### WHAT THE TASK REQUIRES
Please repeat all of the lines that follow, exactly as written.

------ DATASET RECORDS

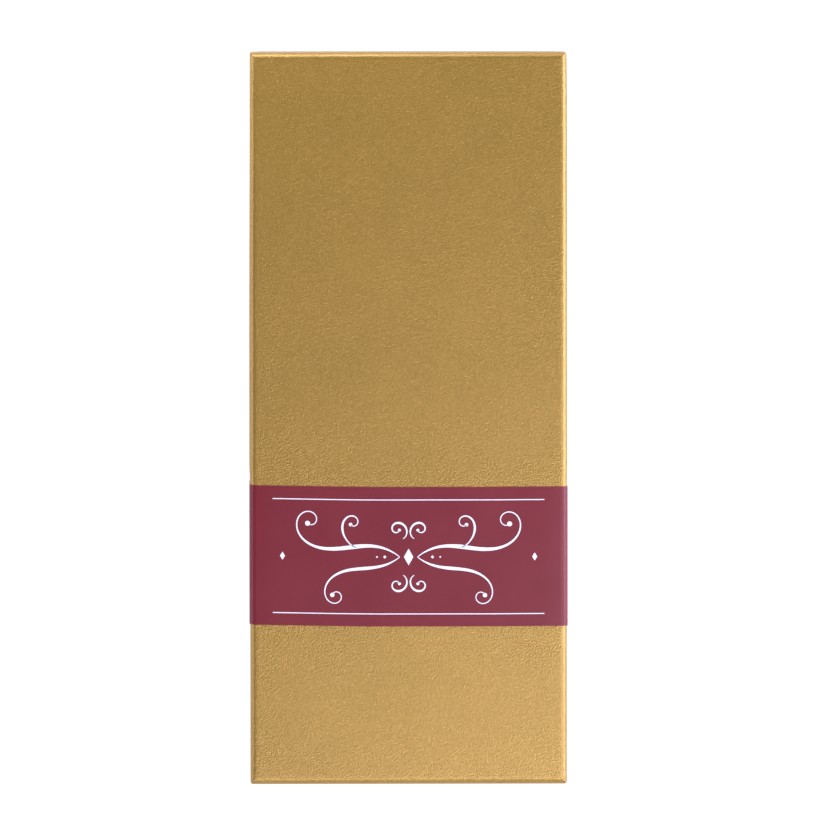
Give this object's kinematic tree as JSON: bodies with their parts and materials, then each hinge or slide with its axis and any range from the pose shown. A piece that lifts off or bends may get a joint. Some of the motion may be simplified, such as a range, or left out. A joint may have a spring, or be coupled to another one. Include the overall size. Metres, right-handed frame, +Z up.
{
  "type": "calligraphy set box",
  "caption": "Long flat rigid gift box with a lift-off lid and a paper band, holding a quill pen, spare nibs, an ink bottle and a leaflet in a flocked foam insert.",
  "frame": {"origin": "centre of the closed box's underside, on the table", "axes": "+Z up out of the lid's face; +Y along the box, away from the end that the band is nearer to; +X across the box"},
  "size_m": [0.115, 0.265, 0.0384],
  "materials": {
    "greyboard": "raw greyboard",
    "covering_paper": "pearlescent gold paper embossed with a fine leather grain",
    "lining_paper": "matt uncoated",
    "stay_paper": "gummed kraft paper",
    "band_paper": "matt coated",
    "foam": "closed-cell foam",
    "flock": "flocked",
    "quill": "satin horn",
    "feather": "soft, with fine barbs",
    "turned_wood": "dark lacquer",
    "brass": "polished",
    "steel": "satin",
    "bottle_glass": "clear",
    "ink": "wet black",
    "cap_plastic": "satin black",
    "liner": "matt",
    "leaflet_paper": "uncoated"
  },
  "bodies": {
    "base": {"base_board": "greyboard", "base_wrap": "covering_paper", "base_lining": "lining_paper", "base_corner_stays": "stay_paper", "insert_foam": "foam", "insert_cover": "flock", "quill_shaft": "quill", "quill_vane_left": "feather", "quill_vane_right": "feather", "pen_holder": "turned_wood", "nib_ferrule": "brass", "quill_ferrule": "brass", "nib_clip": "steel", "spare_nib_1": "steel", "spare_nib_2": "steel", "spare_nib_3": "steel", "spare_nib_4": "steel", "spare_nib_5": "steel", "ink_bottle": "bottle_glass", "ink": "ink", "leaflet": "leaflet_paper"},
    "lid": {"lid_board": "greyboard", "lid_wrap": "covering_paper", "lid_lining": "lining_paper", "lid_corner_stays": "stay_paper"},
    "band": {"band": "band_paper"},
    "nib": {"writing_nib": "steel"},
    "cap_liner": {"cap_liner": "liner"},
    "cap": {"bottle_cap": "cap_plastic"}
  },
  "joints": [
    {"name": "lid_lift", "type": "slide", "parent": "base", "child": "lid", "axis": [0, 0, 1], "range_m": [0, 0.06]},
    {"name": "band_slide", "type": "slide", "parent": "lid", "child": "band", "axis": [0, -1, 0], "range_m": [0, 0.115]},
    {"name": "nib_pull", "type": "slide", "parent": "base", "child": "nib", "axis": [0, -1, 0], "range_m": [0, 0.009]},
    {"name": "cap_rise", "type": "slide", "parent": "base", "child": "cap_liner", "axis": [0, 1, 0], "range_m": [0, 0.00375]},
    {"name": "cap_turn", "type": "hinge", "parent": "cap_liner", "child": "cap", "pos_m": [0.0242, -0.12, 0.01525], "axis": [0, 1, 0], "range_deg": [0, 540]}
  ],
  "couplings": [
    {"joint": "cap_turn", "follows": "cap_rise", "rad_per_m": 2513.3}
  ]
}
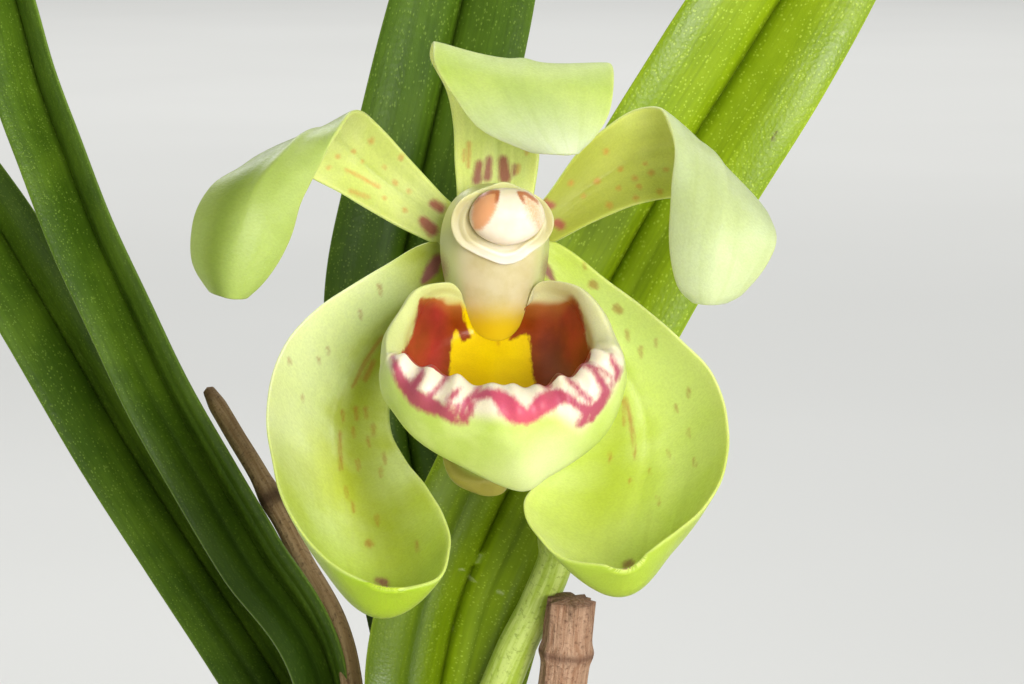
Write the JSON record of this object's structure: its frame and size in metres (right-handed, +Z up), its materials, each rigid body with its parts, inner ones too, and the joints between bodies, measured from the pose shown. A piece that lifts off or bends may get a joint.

------------

### WRITTEN RESPONSE
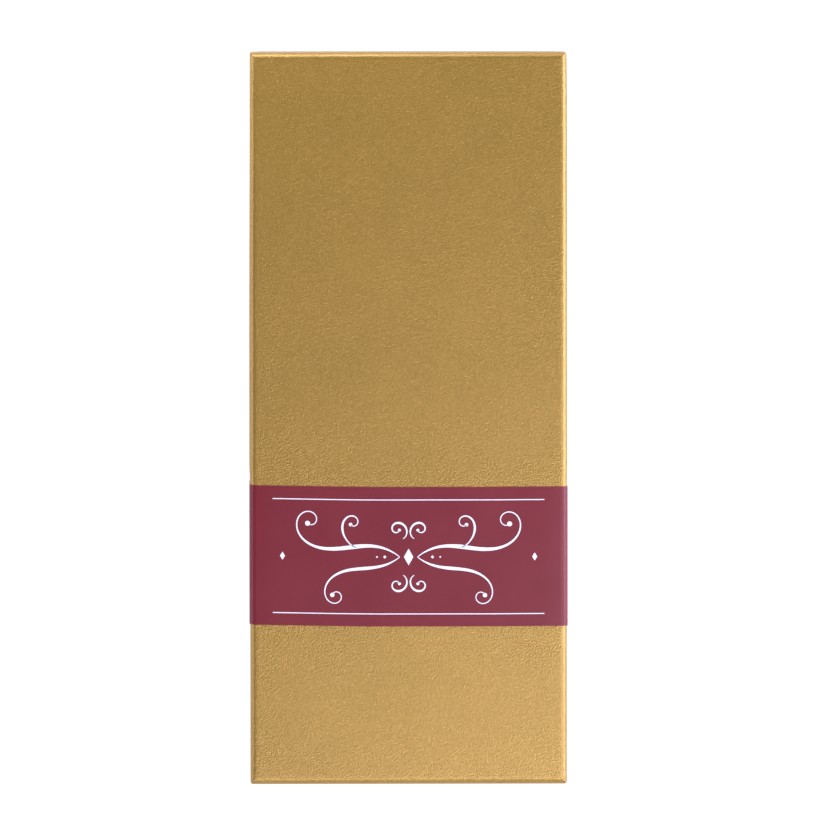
Give this object's kinematic tree as JSON: bodies with their parts and materials, then each hinge or slide with its axis and any range from the pose shown. A piece that lifts off or bends may get a joint. Some of the motion may be simplified, such as a range, or left out. A joint may have a spring, or be coupled to another one. Include the overall size. Metres, right-handed frame, +Z up.
{
  "type": "calligraphy set box",
  "caption": "Long flat rigid gift box with a lift-off lid and a paper band, holding a quill pen, spare nibs, an ink bottle and a leaflet in a flocked foam insert.",
  "frame": {"origin": "centre of the closed box's underside, on the table", "axes": "+Z up out of the lid's face; +Y along the box, away from the end that the band is nearer to; +X across the box"},
  "size_m": [0.115, 0.265, 0.0384],
  "materials": {
    "greyboard": "raw greyboard",
    "covering_paper": "pearlescent gold paper embossed with a fine leather grain",
    "lining_paper": "matt uncoated",
    "stay_paper": "gummed kraft paper",
    "band_paper": "matt coated",
    "foam": "closed-cell foam",
    "flock": "flocked",
    "quill": "satin horn",
    "feather": "soft, with fine barbs",
    "turned_wood": "dark lacquer",
    "brass": "polished",
    "steel": "satin",
    "bottle_glass": "clear",
    "ink": "wet black",
    "cap_plastic": "satin black",
    "liner": "matt",
    "leaflet_paper": "uncoated"
  },
  "bodies": {
    "base": {"base_board": "greyboard", "base_wrap": "covering_paper", "base_lining": "lining_paper", "base_corner_stays": "stay_paper", "insert_foam": "foam", "insert_cover": "flock", "quill_shaft": "quill", "quill_vane_left": "feather", "quill_vane_right": "feather", "pen_holder": "turned_wood", "nib_ferrule": "brass", "quill_ferrule": "brass", "nib_clip": "steel", "spare_nib_1": "steel", "spare_nib_2": "steel", "spare_nib_3": "steel", "spare_nib_4": "steel", "spare_nib_5": "steel", "ink_bottle": "bottle_glass", "ink": "ink", "leaflet": "leaflet_paper"},
    "lid": {"lid_board": "greyboard", "lid_wrap": "covering_paper", "lid_lining": "lining_paper", "lid_corner_stays": "stay_paper"},
    "band": {"band": "band_paper"},
    "nib": {"writing_nib": "steel"},
    "cap_liner": {"cap_liner": "liner"},
    "cap": {"bottle_cap": "cap_plastic"}
  },
  "joints": [
    {"name": "lid_lift", "type": "slide", "parent": "base", "child": "lid", "axis": [0, 0, 1], "range_m": [0, 0.06]},
    {"name": "band_slide", "type": "slide", "parent": "lid", "child": "band", "axis": [0, -1, 0], "range_m": [0, 0.115]},
    {"name": "nib_pull", "type": "slide", "parent": "base", "child": "nib", "axis": [0, -1, 0], "range_m": [0, 0.009]},
    {"name": "cap_rise", "type": "slide", "parent": "base", "child": "cap_liner", "axis": [0, 1, 0], "range_m": [0, 0.00375]},
    {"name": "cap_turn", "type": "hinge", "parent": "cap_liner", "child": "cap", "pos_m": [0.0242, -0.12, 0.01525], "axis": [0, 1, 0], "range_deg": [0, 540]}
  ],
  "couplings": [
    {"joint": "cap_turn", "follows": "cap_rise", "rad_per_m": 2513.3}
  ]
}
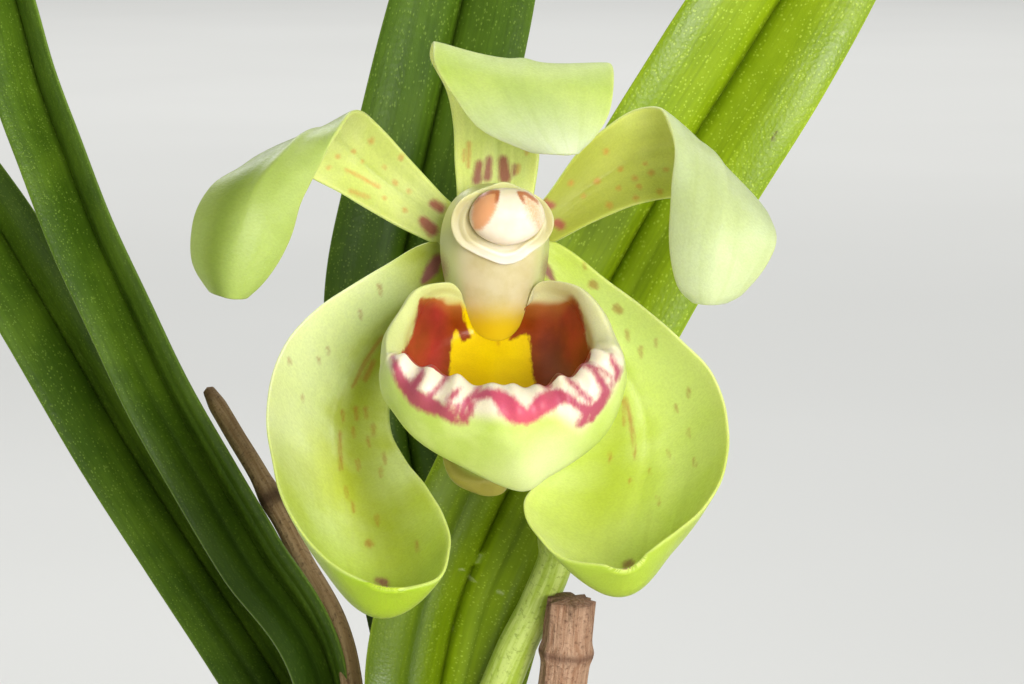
Write the JSON record of this object's structure: its frame and size in metres (right-handed, +Z up), its materials, each rigid body with its parts, inner ones too, and the joints between bodies, measured from the pose shown. A piece that lifts off or bends may get a joint.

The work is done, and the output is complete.